Dear Mr. Snyder; we know it’s 1985—playing “99 Luftballons” is not necessary. Ever.

The script, adapted in good faith from Alan Moore’s graphic novel, sinks or swims entirely on the shoulders of the actors in the frame. Snyder, who seems far less interested in characters than in framing his slo-mo just so, leaves it up to the actors to do as they will. The better actors manage to work between the lines, adding deft moments of characterization that strengthen the implied relationships between old friends and enemies. Malin Ackerman, on the other hand, delivers her lines with all the flair of dry seaweed. Pity the man stuck in a frame beside her.
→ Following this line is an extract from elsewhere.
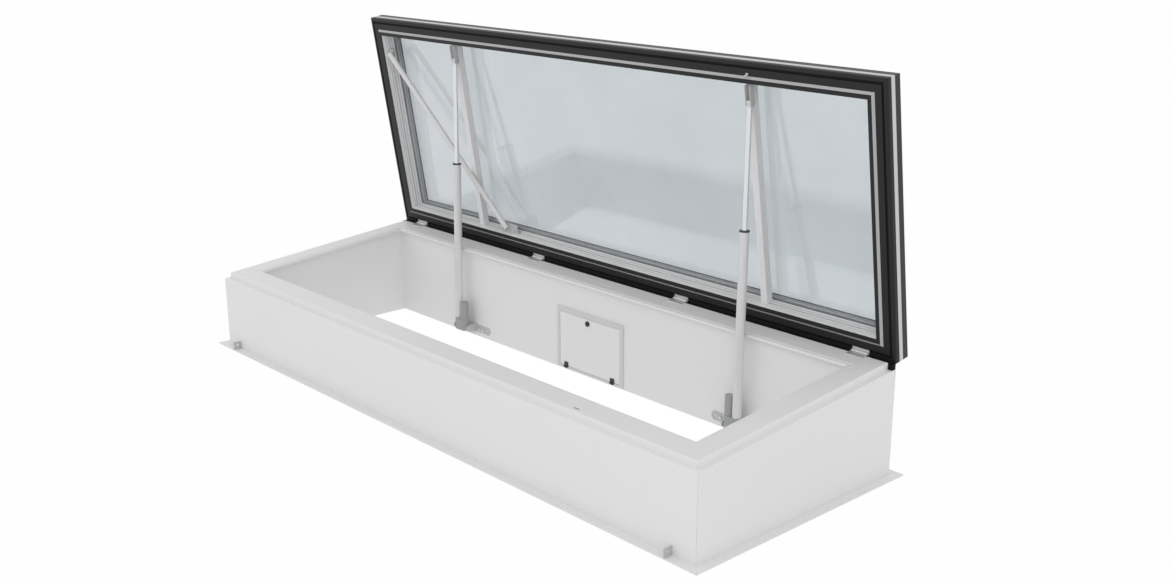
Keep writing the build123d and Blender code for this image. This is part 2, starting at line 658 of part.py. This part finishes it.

Visually, the film is stunning; whatever his flaws, Snyder knows how to compose a shot. As anyone who has seen 300 could comfortably suspect, fight scenes are polished and either lightning-fast or underwater-slow, and once or twice the action rises to moments of true elation and suspense, even for those who know the outcome.

There are small but significant plot changes, unavoidable in any adaptation, that will upset purists. While the third act will manage to surprise casual and hardcore fans alike, it’s the smaller, less sweeping changes that chip away at the movie’s tone, and do it the largest disservice. In faithfully bringing the comic panels to life, Snyder sometimes neglects the atmosphere and tone that elevated Moore’s underbelly superheroes into anti-archetypes; luckily, comic books fans are used to not getting their cake and eating it, too.

Verdict: Watchmen is recommended for those who don’t mind wildly varying quality; bring your own pearls to clutch.